EXERCISE PROMPT: Set down the material below in full, matching it exactly.

PROVIDED DATA:
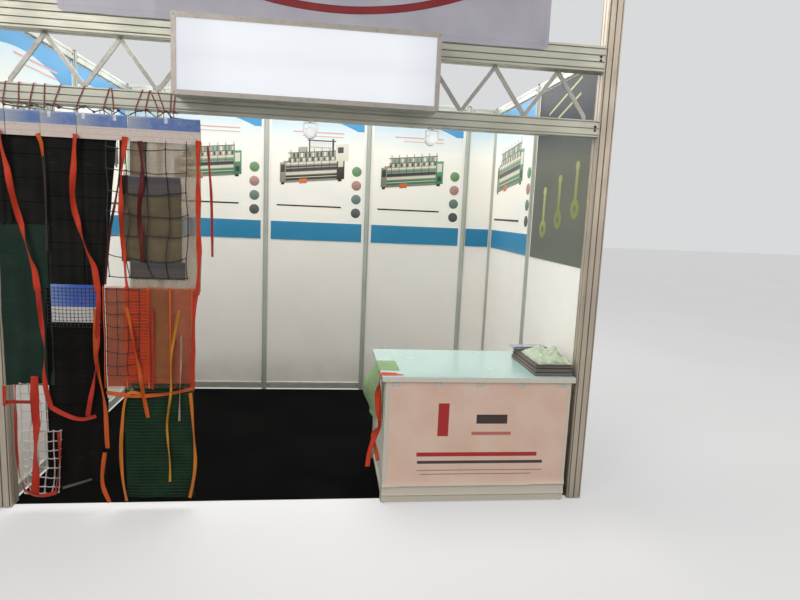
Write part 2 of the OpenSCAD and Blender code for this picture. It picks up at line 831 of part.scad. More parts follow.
module spot_yoke_middle() { spot_yoke(spot_x1); }
module spot_yoke_right() { spot_yoke(spot_x2); }

// A deep can with a rounded back, open towards +Y, on two tilt pins
module spot_head(x) {
    front = head_l - head_back;
    color([0.93, 0.93, 0.92]) translate([x, spot_y, tilt_z]) {
        rotate([-90, 0, 0]) rotate_extrude() polygon([
            [0, -head_back], [head_r * 0.55, -head_back], [head_r * 0.85, -head_back + 8], [head_r, -head_back + 20],
            [head_r, front], [head_r - 2, front], [head_r - 2, 6], [head_r * 0.6, -8], [0, -8]]);
        for (s = [0, 1]) mirror([s, 0, 0])
            translate([head_r - 1, 0, 0]) rotate([0, 90, 0]) cylinder(r = pin_r, h = yoke_in + yoke_t + 2 - head_r);
    }
}

module spot_head_middle() { spot_head(spot_x1); }
module spot_head_right() { spot_head(spot_x2); }

// A lamp with its neck seated in the can's back
module spot_lamp(x) {
    color([1.0, 0.97, 0.88]) translate([x, spot_y, tilt_z]) rotate([-90, 0, 0])
        rotate_extrude() polygon([[0, -8 + fit], [7, -8 + fit], [7, 4], [lamp_r, 24], [lamp_r, 28], [0, 33]]);
}

module spot_lamp_middle() { spot_lamp(spot_x1); }
module spot_lamp_right() { spot_lamp(spot_x2); }

// Samples on the left half of the lower chord

// Plan of a cloth with vertical folds: width w, count of folds, drawn round y_fold
module folded_plan(w, folds) {
    steps = folds * 8;
    line = [for (i = [0 : steps]) [w * i / steps, fold_a * sin(360 * folds * i / steps)]];
    polygon(concat(
        [for (p = line) [p[0], p[1] - cloth_t / 2]],
        [for (i = [steps : -1 : 0]) [line[i][0], line[i][1] + cloth_t / 2]]));
}

module hung_cloth(x0, x1, z0, z1, folds) {
    translate([sample_x + x0, y_fold, z0]) linear_extrude(z1 - z0) folded_plan(x1 - x0, folds);
}

module sample_cards() {
    color([0.20, 0.36, 0.62]) {
        for (c = upper_cards) upright(y_card, card_t)
            translate([sample_x + c[0], card_z - card_h]) square([c[1] - c[0], card_h]);
        upright(y_card, card_t)
            translate([sample_x + low_card[0], low_row_z + overlap - low_card_h])
                square([low_card[1] - low_card[0], low_card_h]);
    }
}

// Loops of cord round the lower chord, each with an end down to its card
module card_cords() {
    ring_w = post_w + 2 * soft_gap;
    ring_h = chord_low_h + 2 * soft_gap;
    tail_z = cloth_top + soft_gap;
    color([0.62, 0.22, 0.20]) for (x = cords_x)
        translate([sample_x + x, 0, 0]) beam_x(-cord_t / 2, cord_t / 2, y_post, chord_low_z + chord_low_h / 2) {
            difference() {
                square([ring_w + 2 * cord_t, ring_h + 2 * cord_t], center = true);
                square([ring_w, ring_h], center = true);
            }
            translate([-ring_w / 2 - cord_t, tail_z - chord_low_z - chord_low_h / 2])
                square([cord_t, chord_low_z + chord_low_h / 2 - tail_z]);
        }
}

// Black lacing in one zigzag before the cords
module lacing_cord() {
    step = 52;
    count = 15;
    z0 = card_z + 6;
    z1 = chord_low_z - 8;
    w = 3;
    mids = [for (i = [0 : count]) [sample_x + 80 + i * step, i % 2 == 0 ? z0 : z1]];
    color([0.05, 0.05, 0.05]) upright(y_soft - cord_t - soft_gap - w, w)
        polygon(concat([for (p = mids) [p[0], p[1] - w / 2]],
                       [for (i = [count : -1 : 0]) [mids[i][0], mids[i][1] + w / 2]]));
}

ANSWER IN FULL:
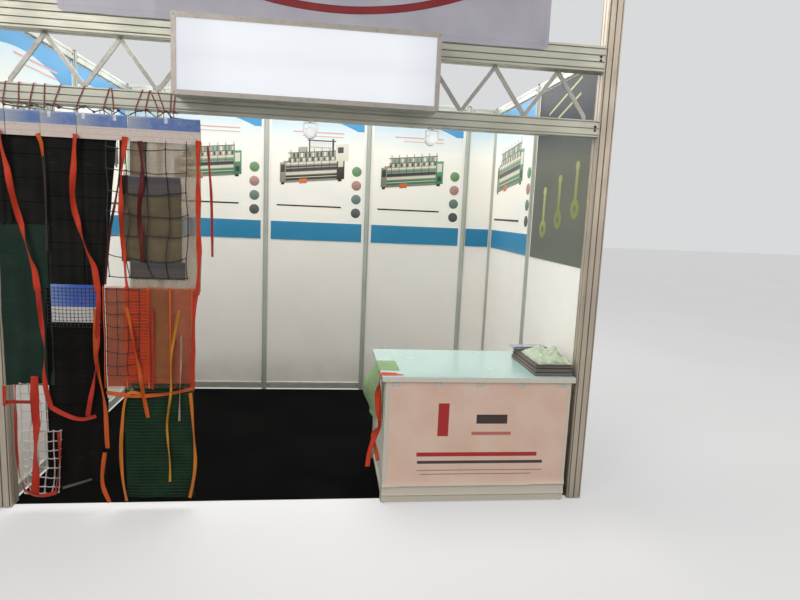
Write part 2 of the OpenSCAD and Blender code for this picture. It picks up at line 831 of part.scad. More parts follow.
module spot_yoke_middle() { spot_yoke(spot_x1); }
module spot_yoke_right() { spot_yoke(spot_x2); }

// A deep can with a rounded back, open towards +Y, on two tilt pins
module spot_head(x) {
    front = head_l - head_back;
    color([0.93, 0.93, 0.92]) translate([x, spot_y, tilt_z]) {
        rotate([-90, 0, 0]) rotate_extrude() polygon([
            [0, -head_back], [head_r * 0.55, -head_back], [head_r * 0.85, -head_back + 8], [head_r, -head_back + 20],
            [head_r, front], [head_r - 2, front], [head_r - 2, 6], [head_r * 0.6, -8], [0, -8]]);
        for (s = [0, 1]) mirror([s, 0, 0])
            translate([head_r - 1, 0, 0]) rotate([0, 90, 0]) cylinder(r = pin_r, h = yoke_in + yoke_t + 2 - head_r);
    }
}

module spot_head_middle() { spot_head(spot_x1); }
module spot_head_right() { spot_head(spot_x2); }

// A lamp with its neck seated in the can's back
module spot_lamp(x) {
    color([1.0, 0.97, 0.88]) translate([x, spot_y, tilt_z]) rotate([-90, 0, 0])
        rotate_extrude() polygon([[0, -8 + fit], [7, -8 + fit], [7, 4], [lamp_r, 24], [lamp_r, 28], [0, 33]]);
}

module spot_lamp_middle() { spot_lamp(spot_x1); }
module spot_lamp_right() { spot_lamp(spot_x2); }

// Samples on the left half of the lower chord

// Plan of a cloth with vertical folds: width w, count of folds, drawn round y_fold
module folded_plan(w, folds) {
    steps = folds * 8;
    line = [for (i = [0 : steps]) [w * i / steps, fold_a * sin(360 * folds * i / steps)]];
    polygon(concat(
        [for (p = line) [p[0], p[1] - cloth_t / 2]],
        [for (i = [steps : -1 : 0]) [line[i][0], line[i][1] + cloth_t / 2]]));
}

module hung_cloth(x0, x1, z0, z1, folds) {
    translate([sample_x + x0, y_fold, z0]) linear_extrude(z1 - z0) folded_plan(x1 - x0, folds);
}

module sample_cards() {
    color([0.20, 0.36, 0.62]) {
        for (c = upper_cards) upright(y_card, card_t)
            translate([sample_x + c[0], card_z - card_h]) square([c[1] - c[0], card_h]);
        upright(y_card, card_t)
            translate([sample_x + low_card[0], low_row_z + overlap - low_card_h])
                square([low_card[1] - low_card[0], low_card_h]);
    }
}

// Loops of cord round the lower chord, each with an end down to its card
module card_cords() {
    ring_w = post_w + 2 * soft_gap;
    ring_h = chord_low_h + 2 * soft_gap;
    tail_z = cloth_top + soft_gap;
    color([0.62, 0.22, 0.20]) for (x = cords_x)
        translate([sample_x + x, 0, 0]) beam_x(-cord_t / 2, cord_t / 2, y_post, chord_low_z + chord_low_h / 2) {
            difference() {
                square([ring_w + 2 * cord_t, ring_h + 2 * cord_t], center = true);
                square([ring_w, ring_h], center = true);
            }
            translate([-ring_w / 2 - cord_t, tail_z - chord_low_z - chord_low_h / 2])
                square([cord_t, chord_low_z + chord_low_h / 2 - tail_z]);
        }
}

// Black lacing in one zigzag before the cords
module lacing_cord() {
    step = 52;
    count = 15;
    z0 = card_z + 6;
    z1 = chord_low_z - 8;
    w = 3;
    mids = [for (i = [0 : count]) [sample_x + 80 + i * step, i % 2 == 0 ? z0 : z1]];
    color([0.05, 0.05, 0.05]) upright(y_soft - cord_t - soft_gap - w, w)
        polygon(concat([for (p = mids) [p[0], p[1] - w / 2]],
                       [for (i = [count : -1 : 0]) [mids[i][0], mids[i][1] + w / 2]]));
}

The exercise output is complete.